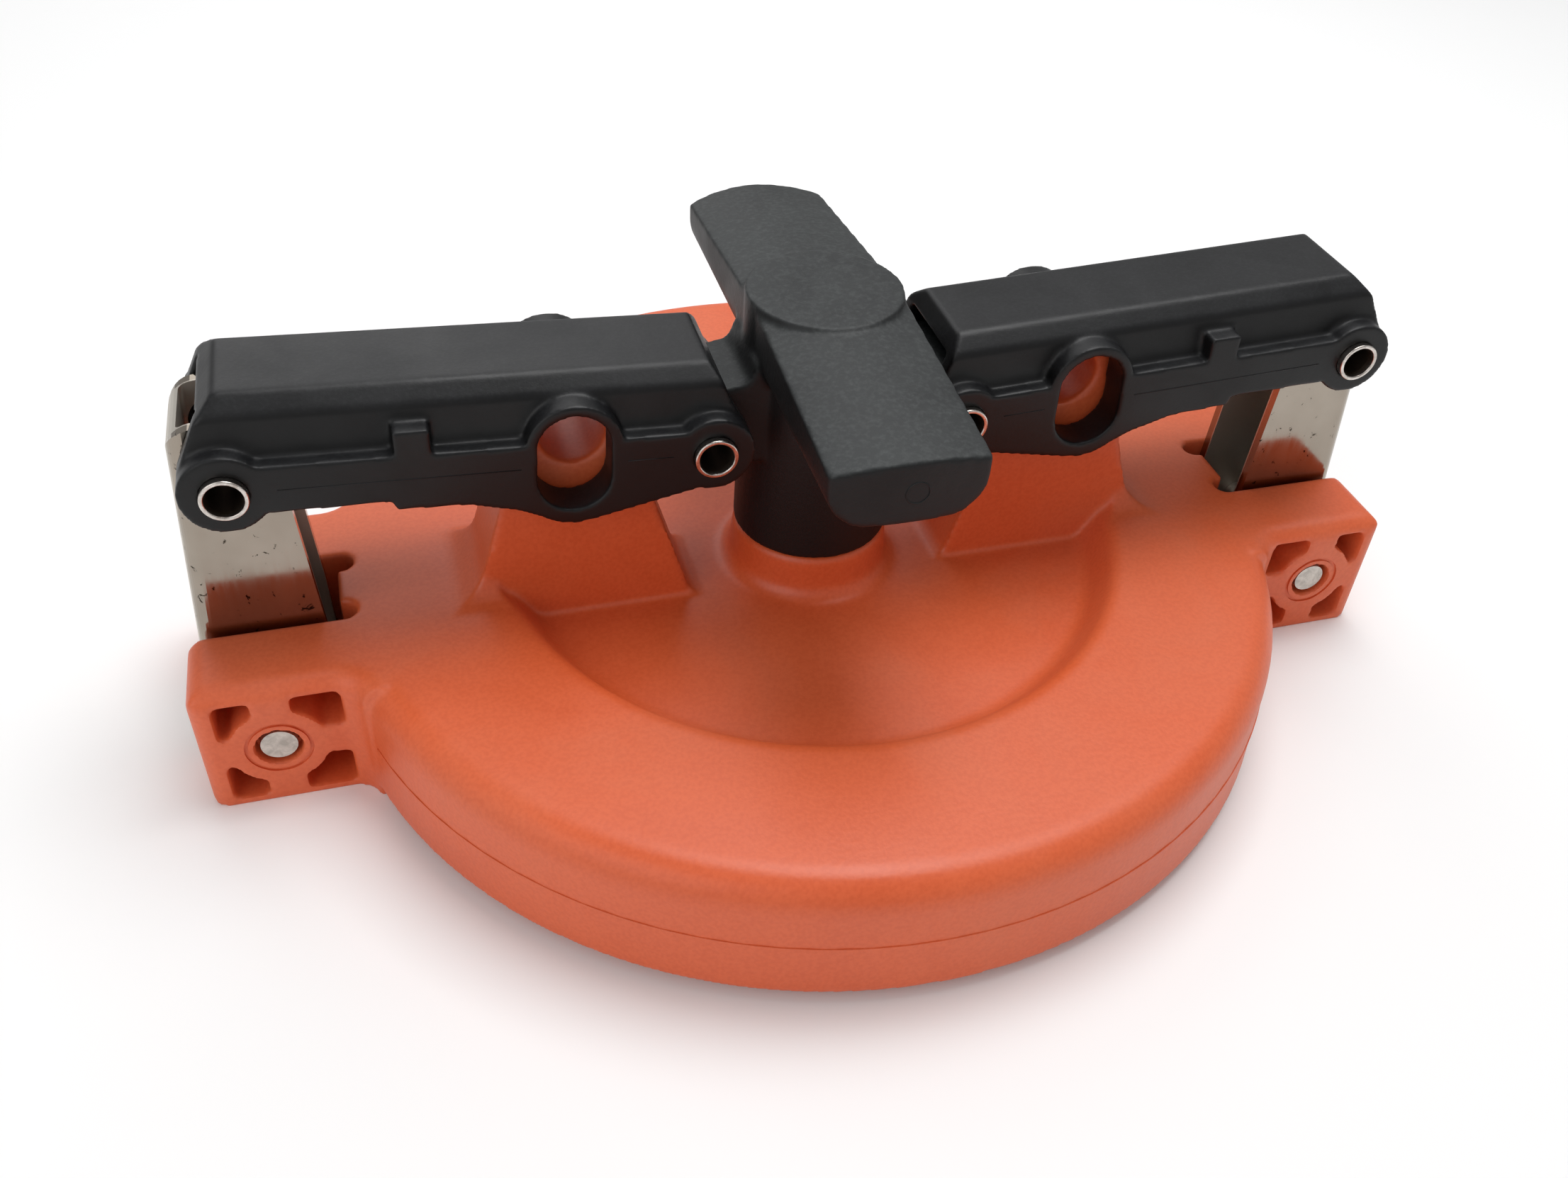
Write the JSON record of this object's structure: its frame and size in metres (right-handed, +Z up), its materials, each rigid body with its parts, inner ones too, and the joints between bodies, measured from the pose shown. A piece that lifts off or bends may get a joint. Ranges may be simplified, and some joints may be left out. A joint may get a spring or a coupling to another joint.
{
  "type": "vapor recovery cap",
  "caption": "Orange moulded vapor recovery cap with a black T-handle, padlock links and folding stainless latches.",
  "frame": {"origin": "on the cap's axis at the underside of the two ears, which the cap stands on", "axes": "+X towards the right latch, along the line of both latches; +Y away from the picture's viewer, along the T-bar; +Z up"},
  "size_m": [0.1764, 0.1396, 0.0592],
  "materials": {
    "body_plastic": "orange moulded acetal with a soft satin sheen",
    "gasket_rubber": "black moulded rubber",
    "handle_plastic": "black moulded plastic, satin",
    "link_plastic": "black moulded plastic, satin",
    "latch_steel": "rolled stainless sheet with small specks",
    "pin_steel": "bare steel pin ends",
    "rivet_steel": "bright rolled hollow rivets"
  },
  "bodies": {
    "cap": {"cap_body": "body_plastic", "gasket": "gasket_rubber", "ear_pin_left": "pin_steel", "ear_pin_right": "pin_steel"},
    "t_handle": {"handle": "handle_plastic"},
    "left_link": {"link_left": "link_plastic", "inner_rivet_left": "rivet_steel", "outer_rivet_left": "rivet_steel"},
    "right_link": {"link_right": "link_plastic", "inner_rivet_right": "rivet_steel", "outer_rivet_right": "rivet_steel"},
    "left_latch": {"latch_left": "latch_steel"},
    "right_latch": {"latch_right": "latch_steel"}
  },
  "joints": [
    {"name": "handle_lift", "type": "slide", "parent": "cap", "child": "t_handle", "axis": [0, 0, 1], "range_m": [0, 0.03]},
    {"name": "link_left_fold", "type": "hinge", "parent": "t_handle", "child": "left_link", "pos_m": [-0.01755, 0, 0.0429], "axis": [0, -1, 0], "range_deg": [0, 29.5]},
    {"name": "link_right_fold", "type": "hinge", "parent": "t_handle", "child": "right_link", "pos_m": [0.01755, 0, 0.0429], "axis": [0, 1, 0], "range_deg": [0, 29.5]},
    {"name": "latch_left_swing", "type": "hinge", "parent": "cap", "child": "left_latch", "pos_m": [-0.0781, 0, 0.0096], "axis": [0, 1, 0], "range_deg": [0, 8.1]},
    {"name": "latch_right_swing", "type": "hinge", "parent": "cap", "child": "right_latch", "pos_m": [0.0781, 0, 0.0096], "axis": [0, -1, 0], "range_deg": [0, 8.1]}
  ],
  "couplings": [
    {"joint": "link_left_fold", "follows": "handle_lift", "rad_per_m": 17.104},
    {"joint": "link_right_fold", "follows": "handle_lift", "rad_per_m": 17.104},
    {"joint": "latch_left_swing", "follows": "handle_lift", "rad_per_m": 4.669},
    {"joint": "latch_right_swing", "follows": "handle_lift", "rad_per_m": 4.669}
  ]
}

_ _ _ _ _ _ _

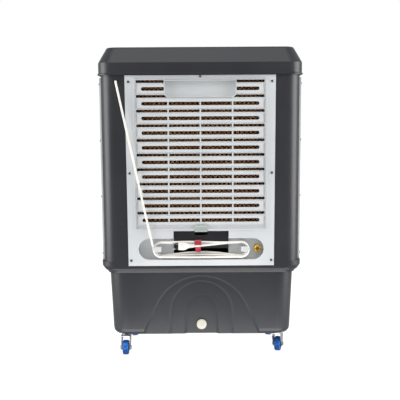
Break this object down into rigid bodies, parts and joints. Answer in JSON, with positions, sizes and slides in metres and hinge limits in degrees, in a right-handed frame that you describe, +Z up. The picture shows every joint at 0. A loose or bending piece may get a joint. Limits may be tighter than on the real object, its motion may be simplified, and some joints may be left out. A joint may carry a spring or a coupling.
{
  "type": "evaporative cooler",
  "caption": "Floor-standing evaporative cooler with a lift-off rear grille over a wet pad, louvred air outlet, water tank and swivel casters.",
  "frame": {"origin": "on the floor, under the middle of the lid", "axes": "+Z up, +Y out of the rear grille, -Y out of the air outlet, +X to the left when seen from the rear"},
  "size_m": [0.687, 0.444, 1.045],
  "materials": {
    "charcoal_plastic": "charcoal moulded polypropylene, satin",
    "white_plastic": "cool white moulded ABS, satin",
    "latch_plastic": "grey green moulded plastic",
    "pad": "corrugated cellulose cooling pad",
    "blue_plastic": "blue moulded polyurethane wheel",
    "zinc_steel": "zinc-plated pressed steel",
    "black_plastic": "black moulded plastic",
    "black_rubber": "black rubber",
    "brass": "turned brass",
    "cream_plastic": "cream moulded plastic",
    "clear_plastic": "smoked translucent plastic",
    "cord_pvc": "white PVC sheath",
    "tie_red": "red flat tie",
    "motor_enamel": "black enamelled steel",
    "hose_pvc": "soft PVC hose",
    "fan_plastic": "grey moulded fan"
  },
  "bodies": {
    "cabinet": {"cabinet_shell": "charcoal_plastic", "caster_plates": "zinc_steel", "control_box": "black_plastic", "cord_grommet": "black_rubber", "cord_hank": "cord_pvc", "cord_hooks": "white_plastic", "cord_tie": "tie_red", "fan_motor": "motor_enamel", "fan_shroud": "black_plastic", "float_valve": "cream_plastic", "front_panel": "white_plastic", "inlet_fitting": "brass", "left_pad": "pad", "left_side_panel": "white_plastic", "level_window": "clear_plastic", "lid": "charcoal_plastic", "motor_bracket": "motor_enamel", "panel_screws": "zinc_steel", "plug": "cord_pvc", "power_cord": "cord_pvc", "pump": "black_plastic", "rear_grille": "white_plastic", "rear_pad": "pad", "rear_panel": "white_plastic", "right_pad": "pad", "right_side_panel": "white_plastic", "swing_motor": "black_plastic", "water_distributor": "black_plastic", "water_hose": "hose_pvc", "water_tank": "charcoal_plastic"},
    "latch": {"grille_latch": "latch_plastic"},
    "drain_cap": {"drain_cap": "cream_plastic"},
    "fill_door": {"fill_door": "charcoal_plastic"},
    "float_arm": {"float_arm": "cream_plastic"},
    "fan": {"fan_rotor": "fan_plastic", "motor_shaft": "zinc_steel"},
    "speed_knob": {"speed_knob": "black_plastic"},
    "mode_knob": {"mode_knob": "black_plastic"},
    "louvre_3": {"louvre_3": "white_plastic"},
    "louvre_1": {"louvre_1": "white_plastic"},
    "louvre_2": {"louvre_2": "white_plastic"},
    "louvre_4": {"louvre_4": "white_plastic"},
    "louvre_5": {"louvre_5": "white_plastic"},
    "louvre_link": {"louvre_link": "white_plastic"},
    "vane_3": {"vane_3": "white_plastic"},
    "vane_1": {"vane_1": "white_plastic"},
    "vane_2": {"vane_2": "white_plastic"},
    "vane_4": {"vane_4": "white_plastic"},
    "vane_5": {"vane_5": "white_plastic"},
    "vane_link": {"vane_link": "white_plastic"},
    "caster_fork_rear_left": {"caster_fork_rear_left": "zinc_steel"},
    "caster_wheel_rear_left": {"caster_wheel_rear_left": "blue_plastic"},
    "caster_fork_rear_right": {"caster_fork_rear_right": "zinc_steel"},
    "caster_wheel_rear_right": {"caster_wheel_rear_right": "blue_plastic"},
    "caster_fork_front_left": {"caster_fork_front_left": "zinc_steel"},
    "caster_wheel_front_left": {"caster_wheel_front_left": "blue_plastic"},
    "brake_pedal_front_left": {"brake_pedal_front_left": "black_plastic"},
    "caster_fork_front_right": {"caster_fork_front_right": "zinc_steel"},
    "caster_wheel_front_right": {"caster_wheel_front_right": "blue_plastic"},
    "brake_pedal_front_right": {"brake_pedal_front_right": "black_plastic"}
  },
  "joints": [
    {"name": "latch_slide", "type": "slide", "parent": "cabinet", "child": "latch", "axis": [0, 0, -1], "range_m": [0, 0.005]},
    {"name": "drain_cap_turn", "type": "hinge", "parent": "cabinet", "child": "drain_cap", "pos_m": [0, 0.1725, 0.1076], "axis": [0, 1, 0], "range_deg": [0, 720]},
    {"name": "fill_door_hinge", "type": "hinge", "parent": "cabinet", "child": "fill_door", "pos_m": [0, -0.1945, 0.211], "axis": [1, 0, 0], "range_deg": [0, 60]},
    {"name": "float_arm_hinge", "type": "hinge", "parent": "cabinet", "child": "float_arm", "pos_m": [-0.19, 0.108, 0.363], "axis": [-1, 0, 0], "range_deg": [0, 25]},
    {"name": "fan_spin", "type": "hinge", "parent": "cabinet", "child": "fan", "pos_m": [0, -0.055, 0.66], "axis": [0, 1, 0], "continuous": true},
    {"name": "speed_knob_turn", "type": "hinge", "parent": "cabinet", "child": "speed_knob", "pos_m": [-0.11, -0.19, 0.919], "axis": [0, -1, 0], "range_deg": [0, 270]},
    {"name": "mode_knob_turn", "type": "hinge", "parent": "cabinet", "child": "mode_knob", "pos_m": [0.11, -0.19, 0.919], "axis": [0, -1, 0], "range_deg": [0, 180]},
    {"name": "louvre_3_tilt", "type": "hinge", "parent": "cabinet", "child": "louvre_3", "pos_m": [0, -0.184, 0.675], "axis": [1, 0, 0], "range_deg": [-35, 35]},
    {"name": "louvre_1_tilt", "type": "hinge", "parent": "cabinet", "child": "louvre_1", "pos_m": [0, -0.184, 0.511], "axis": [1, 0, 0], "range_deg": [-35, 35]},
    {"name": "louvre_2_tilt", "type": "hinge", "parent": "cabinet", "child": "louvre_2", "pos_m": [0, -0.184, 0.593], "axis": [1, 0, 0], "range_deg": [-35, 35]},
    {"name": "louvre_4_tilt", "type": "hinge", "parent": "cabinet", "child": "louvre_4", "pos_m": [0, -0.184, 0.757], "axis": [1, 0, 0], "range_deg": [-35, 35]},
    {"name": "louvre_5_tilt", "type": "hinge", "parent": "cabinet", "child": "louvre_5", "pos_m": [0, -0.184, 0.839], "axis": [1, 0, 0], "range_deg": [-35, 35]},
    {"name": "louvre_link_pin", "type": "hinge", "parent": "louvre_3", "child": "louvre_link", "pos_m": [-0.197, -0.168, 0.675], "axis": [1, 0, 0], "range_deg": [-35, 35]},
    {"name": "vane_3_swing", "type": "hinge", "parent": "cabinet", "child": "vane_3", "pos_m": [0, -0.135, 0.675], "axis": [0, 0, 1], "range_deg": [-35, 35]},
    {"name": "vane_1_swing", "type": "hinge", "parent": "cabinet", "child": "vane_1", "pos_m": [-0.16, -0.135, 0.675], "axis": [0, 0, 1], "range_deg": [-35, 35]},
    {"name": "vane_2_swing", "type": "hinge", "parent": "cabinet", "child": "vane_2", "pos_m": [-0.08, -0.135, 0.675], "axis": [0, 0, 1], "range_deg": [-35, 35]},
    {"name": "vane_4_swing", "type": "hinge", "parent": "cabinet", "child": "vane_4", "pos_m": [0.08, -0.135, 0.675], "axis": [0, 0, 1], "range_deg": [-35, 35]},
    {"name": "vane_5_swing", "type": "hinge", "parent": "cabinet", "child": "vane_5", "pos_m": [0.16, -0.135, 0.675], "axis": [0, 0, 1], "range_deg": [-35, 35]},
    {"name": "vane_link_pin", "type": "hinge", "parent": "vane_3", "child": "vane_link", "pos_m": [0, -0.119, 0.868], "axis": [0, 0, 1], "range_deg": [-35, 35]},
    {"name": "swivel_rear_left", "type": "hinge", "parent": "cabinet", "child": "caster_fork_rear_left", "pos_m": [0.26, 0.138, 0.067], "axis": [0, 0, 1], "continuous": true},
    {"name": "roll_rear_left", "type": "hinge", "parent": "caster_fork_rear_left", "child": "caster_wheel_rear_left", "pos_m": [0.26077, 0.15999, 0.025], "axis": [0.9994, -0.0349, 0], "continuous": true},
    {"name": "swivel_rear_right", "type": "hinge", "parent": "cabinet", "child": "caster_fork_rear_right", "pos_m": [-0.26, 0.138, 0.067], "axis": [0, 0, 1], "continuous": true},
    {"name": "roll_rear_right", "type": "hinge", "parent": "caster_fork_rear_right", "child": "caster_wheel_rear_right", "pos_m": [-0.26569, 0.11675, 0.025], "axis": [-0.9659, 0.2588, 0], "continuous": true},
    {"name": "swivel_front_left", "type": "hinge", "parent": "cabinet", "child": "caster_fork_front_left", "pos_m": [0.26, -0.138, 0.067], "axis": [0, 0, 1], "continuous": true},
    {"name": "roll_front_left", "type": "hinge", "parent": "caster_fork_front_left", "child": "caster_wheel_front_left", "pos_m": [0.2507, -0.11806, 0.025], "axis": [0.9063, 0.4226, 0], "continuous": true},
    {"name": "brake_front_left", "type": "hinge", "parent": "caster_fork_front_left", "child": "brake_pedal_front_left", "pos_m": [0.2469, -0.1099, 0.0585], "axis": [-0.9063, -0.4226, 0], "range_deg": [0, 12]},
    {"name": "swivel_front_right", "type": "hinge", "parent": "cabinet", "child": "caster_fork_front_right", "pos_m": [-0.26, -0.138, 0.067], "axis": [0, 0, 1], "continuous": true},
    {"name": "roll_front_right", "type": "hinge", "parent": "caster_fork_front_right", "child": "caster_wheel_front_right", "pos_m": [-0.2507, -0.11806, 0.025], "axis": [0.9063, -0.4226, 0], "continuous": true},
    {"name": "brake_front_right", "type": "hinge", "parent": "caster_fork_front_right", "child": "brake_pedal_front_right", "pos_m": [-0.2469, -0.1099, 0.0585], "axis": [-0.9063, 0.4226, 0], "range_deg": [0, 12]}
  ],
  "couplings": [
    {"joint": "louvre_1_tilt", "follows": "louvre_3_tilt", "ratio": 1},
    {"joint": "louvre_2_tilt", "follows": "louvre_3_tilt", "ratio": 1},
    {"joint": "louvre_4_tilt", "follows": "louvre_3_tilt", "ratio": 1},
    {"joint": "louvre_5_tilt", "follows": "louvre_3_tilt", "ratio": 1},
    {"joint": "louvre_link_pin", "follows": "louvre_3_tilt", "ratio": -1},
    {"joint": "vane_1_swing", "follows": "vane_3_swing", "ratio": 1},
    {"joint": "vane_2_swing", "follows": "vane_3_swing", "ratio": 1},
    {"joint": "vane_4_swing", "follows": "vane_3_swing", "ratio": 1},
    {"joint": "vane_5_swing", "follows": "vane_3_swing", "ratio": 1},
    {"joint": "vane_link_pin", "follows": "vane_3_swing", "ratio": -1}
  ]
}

_ _ _ _ _ _ _

SHORT TASK =
Extract from the data every line where "metres" shows up.

SOLUTION BELOW =
Write the JSON record of this object's structure: its frame and size in metres (right-handed, +Z up), its materials, each rigid body with its parts, inner ones too, and the joints between bodies, measured from the pose shown. A piece that lifts off or bends may get a joint. Ranges may be simplified, and some joints may be left out. A joint may get a spring or a coupling to another joint.
Break this object down into rigid bodies, parts and joints. Answer in JSON, with positions, sizes and slides in metres and hinge limits in degrees, in a right-handed frame that you describe, +Z up. The picture shows every joint at 0. A loose or bending piece may get a joint. Limits may be tighter than on the real object, its motion may be simplified, and some joints may be left out. A joint may carry a spring or a coupling.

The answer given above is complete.